There is provision for possession on grounds of redevelopment, but I am unsure what this means in practice. If a lessor has a project substantially to
convert, remodel or otherwise carry out major works—it might be a developer assembling a site—with a view to eventual sale or re-letting but in the meantime decides they wish to let short term, do the Government consider that reasonable or would they rather that such properties were held vacant? It is a waste of a resource if you cannot let short term.
That is where I have concerns about the elimination of the fixed-term lease. It quite obviously suits lots of people if they are on secondment or whatever it happens to be—they may be away on a job or know that something is going to happen—that they can enter into a fixed-term contract. It is perfectly legitimate for a renter to decide they want only that. What is it about adults that we cannot trust them to freely contract in a market environment? I find that really strange. Clearly, there must be some safeguards against misuse, but I really do not see what the problem is. I would like to know what would happen to a sublet flat in a block requiring a decant for fire safety remediation, a matter that I have raised on many occasions in this House. Will frustration of that renter’s contract apply?

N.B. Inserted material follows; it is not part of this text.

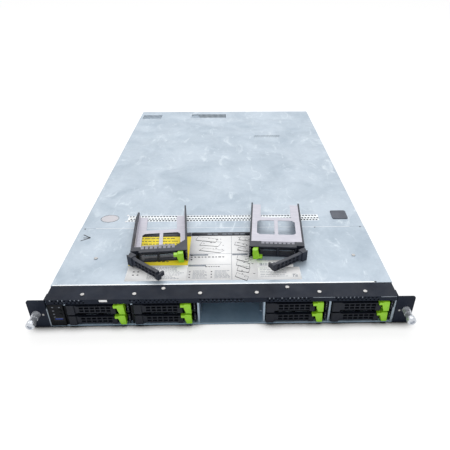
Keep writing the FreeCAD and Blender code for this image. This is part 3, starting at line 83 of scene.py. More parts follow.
class Nodes:
    """A material's node tree, with short ways to add what the finishes share."""

    def __init__(self, name, color, roughness, metallic=0.0):
        self.material = bpy.data.materials.new(name)
        self.material.use_nodes = True
        self.tree = self.material.node_tree
        self.shader = self.tree.nodes["Principled BSDF"]
        self.shader.inputs["Base Color"].default_value = (*color, 1)
        self.shader.inputs["Roughness"].default_value = roughness
        self.shader.inputs["Metallic"].default_value = metallic
        coordinates = self.add("ShaderNodeTexCoord")
        self.place = coordinates.outputs["Object"]
        self.height = None

    def add(self, kind, **settings):
        """A node with its settings."""
        node = self.tree.nodes.new(kind)
        for key, value in settings.items():
            setattr(node, key, value)
        return node

    def link(self, start, end):
        """A link between two sockets."""
        self.tree.links.new(start, end)

    def stretched(self, scale):
        """The object's coordinates, stretched, for grain with a direction."""
        mapping = self.add("ShaderNodeMapping")
        mapping.inputs["Scale"].default_value = scale
        self.link(self.place, mapping.inputs["Vector"])
        return mapping.outputs["Vector"]

    def noise(self, size, detail=3.0, roughness=0.55, place=None, distortion=0.0):
        """A noise whose lumps are about a size, in millimetres."""
        node = self.add("ShaderNodeTexNoise")
        node.inputs["Scale"].default_value = 1 / (size * MM)
        node.inputs["Detail"].default_value = detail
        node.inputs["Roughness"].default_value = roughness
        node.inputs["Distortion"].default_value = distortion
        self.link(place or self.place, node.inputs["Vector"])
        return node.outputs["Fac"]

    def ramp(self, value, stops):
        """A colour ramp over a value."""
        node = self.add("ShaderNodeValToRGB")
        elements = node.color_ramp.elements
        while len(elements) < len(stops):
            elements.new(0.5)
        for element, (position, color) in zip(elements, stops):
            element.position = position
            element.color = (*color, 1)
        self.link(value, node.inputs["Fac"])
        return node.outputs["Color"]

    def levels(self, value, low, high, out_low, out_high):
        """A value's range turned into another."""
        node = self.add("ShaderNodeMapRange")
        for key, number in (("From Min", low), ("From Max", high), ("To Min", out_low), ("To Max", out_high)):
            node.inputs[key].default_value = number
        self.link(value, node.inputs["Value"])
        return node.outputs["Result"]

    def mix(self, factor, first, second, blend="MIX"):
        """Two colours mixed by a factor: a socket or a number."""
        node = self.add("ShaderNodeMix", data_type="RGBA", blend_type=blend)
        for key, value in (("Factor", factor), ("A", first), ("B", second)):
            socket = [s for s in node.inputs if s.name == key and s.enabled][0]
            if isinstance(value, (int, float)):
                socket.default_value = value
            elif isinstance(value, tuple):
                socket.default_value = (*value, 1)
            else:
                self.link(value, socket)
        return [s for s in node.outputs if s.enabled][0]

    def bump(self, value, strength, distance):
        """A bump from a value, over the bumps before it."""
        node = self.add("ShaderNodeBump")
        node.inputs["Strength"].default_value = strength
        node.inputs["Distance"].default_value = distance * MM
        self.link(value, node.inputs["Height"])
        if self.height is not None:
            self.link(self.height, node.inputs["Normal"])
        self.height = node.outputs["Normal"]
        self.link(self.height, self.shader.inputs["Normal"])

    def color(self, socket):
        """The base colour from a socket."""
        self.link(socket, self.shader.inputs["Base Color"])

    def rough(self, value, low, high):
        """The roughness between two levels, from a noise."""
        self.link(self.levels(value, 0.3, 0.7, low, high), self.shader.inputs["Roughness"])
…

Other noble Lords have said that the private rented sector has a fundamental and pivotal role in housing provision. Much ultimately depends on whether there is political consensus on the measures in the Bill or whether the Opposition would wish to go further. It is unlikely that the availability of homes to rent will be improved until this is settled, possibly at some stage after the next general election. Much doubt and uncertainty are generated by this political fog. If there is an identifiable, serious decline in the availability of homes to rent, that will be a significant part of the reason. The language we use, therefore, has considerable significance for how things turn out.